Je vais arrêter de me laisser solliciter. Arrêter de faire danser le vide. Je ne suis pas là. Regarde. Je ne suis pas là. Pas là, pas à attraper, pas à soumettre, pas à enculer, pas à doigter, pas à pénétrer. Tu crois que c’est plus facile de baiser de la grosse ? Qu’on s’échappe moins vite ? Le truc c’est d’arrêter de vivre dans son corps. De s’en foutre. Alors attrape moi, enfonce ta bite. Elle ne sera jamais assez longue pour me ramoner le crâne. Size does matter. Désolée. Ca sera le 18eme lapin, ca sera le 67eme correspondant bloqué, ca sera la 4eme experience gonzo-sociologique de la valeur de mon cul sur le marché. Toujours les mêmes cycles, les mêmes sites, les mêmes pseudos stupides, s’inventer une vie pour éviter de se souvenir de la sienne, qui je suis aujourd’hui, qu’est ce que je voudrais être, tout ceci ne compte pas, tout ceci n’a aucune importance. Je n’existe pas et ceux à qui je parle n’existent pas non plus, ils pourraient être des robots, ils pourraient être personne. C’est moi que je cherche dans cet amas de merde.
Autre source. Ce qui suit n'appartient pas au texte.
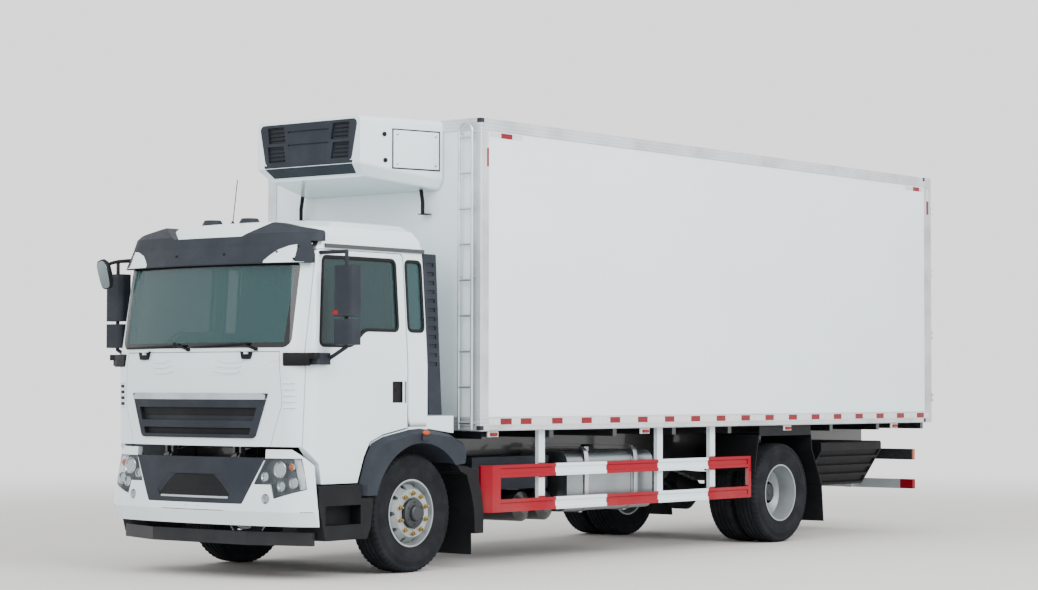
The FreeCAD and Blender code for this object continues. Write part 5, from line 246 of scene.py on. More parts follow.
class Mix:
    """A finish being mixed: short calls that add shader nodes and return their output sockets."""

    def __init__(self, name, colour, roughness, metallic=0.0, coat=0.0, specular=0.5):
        self.material = bpy.data.materials.new(name)
        self.material.use_nodes = True
        self.tree = self.material.node_tree
        self.shader = self.tree.nodes["Principled BSDF"]
        self.shader.inputs["Base Color"].default_value = (*colour, 1)
        self.shader.inputs["Roughness"].default_value = roughness
        self.shader.inputs["Metallic"].default_value = metallic
        self.shader.inputs["Coat Weight"].default_value = coat
        self.shader.inputs["Coat Roughness"].default_value = 0.06
        self.shader.inputs["Specular IOR Level"].default_value = specular
        self.colour = tuple(colour)
        self.place = self.add("ShaderNodeTexCoord").outputs["Object"]
        split = self.add("ShaderNodeSeparateXYZ", Vector=self.place)
        self.x, self.y, self.z = split.outputs

    def add(self, kind, **values):
        """New node with its inputs set or joined by name."""
        node = self.tree.nodes.new(kind)
        for name, value in values.items():
            self.put(node.inputs[name.replace("_", " ")], value)
        return node

    def put(self, socket, value):
        """Set a socket, or join an output to it."""
        if isinstance(value, bpy.types.NodeSocket):
            self.tree.links.new(value, socket)
        elif isinstance(value, tuple) and len(value) == 3 and socket.type == "RGBA":
            socket.default_value = (*value, 1)
        else:
            socket.default_value = value

    def sum(self, operation, first, second=0.0, third=0.5):
        """Result of one arithmetic step; the third value is what MULTIPLY_ADD adds."""
        node = self.tree.nodes.new("ShaderNodeMath")
        node.operation = operation
        self.put(node.inputs[0], first)
        self.put(node.inputs[1], second)
        self.put(node.inputs[2], third)
        return node.outputs[0]

    def without(self, mask):
        """1 less a mask."""
        return self.sum("SUBTRACT", 1.0, mask)

    def noise(self, scale, detail=3.0, stretch=(1, 1, 1)):
        """Cloudy noise between 0 and 1 in the piece's own coordinates."""
        spread = self.add("ShaderNodeMapping", Vector=self.place, Scale=stretch)
        return self.add("ShaderNodeTexNoise", Vector=spread.outputs[0], Scale=scale,
                        Detail=detail).outputs["Fac"]

    def cells(self, scale):
        """Distance to the nearest point of a scatter."""
        return self.add("ShaderNodeTexVoronoi", Vector=self.place, Scale=scale).outputs["Distance"]

    def fade(self, value, low, high):
        """0 below low, 1 above high and smooth between."""
        node = self.add("ShaderNodeMapRange", Value=value)
        node.interpolation_type = "SMOOTHSTEP"
        node.inputs["From Min"].default_value = low
        node.inputs["From Max"].default_value = high
        return node.outputs[0]

    def between(self, value, low, high):
        """1 where a value lies between two limits."""
        edge = 0.002
        return self.both(self.fade(value, low - edge, low + edge),
                         self.without(self.fade(value, high - edge, high + edge)))

    def both(self, first, second):
        """Product of two masks."""
        return self.sum("MULTIPLY", first, second)

    def either(self, first, second):
        """Larger of two masks."""
        return self.sum("MAXIMUM", first, second)

    def blend(self, first, second, factor):
        """Colour between two colours."""
        node = self.tree.nodes.new("ShaderNodeMix")
        node.data_type = "RGBA"
        self.put(node.inputs["Factor"], factor)
        self.put(node.inputs[6], first)
        self.put(node.inputs[7], second)
        return node.outputs[2]

    def waves(self, value, pitch):
        """Round ridges across a value, one for each pitch, between 0 and 1."""
        turn = self.sum("MULTIPLY", value, 2 * math.pi / pitch)
        return self.sum("MULTIPLY_ADD", self.sum("SINE", turn), 0.5, 0.5)

    def finish(self, colour=None, roughness=None, height=None, depth=0.001, strength=1.0, fine=None,
               fine_depth=0.0002, metallic=None):
        """Join what was mixed to the shader and return the material."""
        if colour is not None:
            self.put(self.shader.inputs["Base Color"], colour)
        if roughness is not None:
            self.put(self.shader.inputs["Roughness"], roughness)
        if metallic is not None:
            self.put(self.shader.inputs["Metallic"], metallic)
        normal = None
        for layer, distance in ((height, depth), (fine, fine_depth)):
            if layer is None:
                continue
            bump = self.add("ShaderNodeBump", Height=layer, Distance=distance, Strength=strength)
            if normal is not None:
                self.put(bump.inputs["Normal"], normal)
            normal = bump.outputs[0]
        if normal is not None:
            self.put(self.shader.inputs["Normal"], normal)
        return self.material

    def grime(self, colour, top, amount, tint=(0.33, 0.29, 0.24)):
        """Colour with road dust that grows towards the ground from a height in metres."""
        low = self.without(self.fade(self.z, 0.15, top))
        patchy = self.fade(self.noise(3.0, 6.0), 0.25, 0.75)
        dust = self.both(self.both(low, patchy), amount)
        tint = tuple(min(t, 2.6 * c + 0.006) for t, c in zip(tint, self.colour))
        return self.blend(colour, tint, dust)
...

C’est moi que je veux attraper, au milieu de la mort du reste.  Je me tape de la théorie du sexfriend, du PQR, de la relation libre, des codes ou des rites qu’on voudrait m’apprendre, je n’ai pas envie d’être éduquée, je veux rester sotte. En union de prière avec moi même. En totale autarcie sexuelle. Peut-être qu’un jour je rencontrerai quelqu’un de plein, qui n’aura pas besoin de me remplir pour se sentir exister. En attendant, j’arrêter de chercher.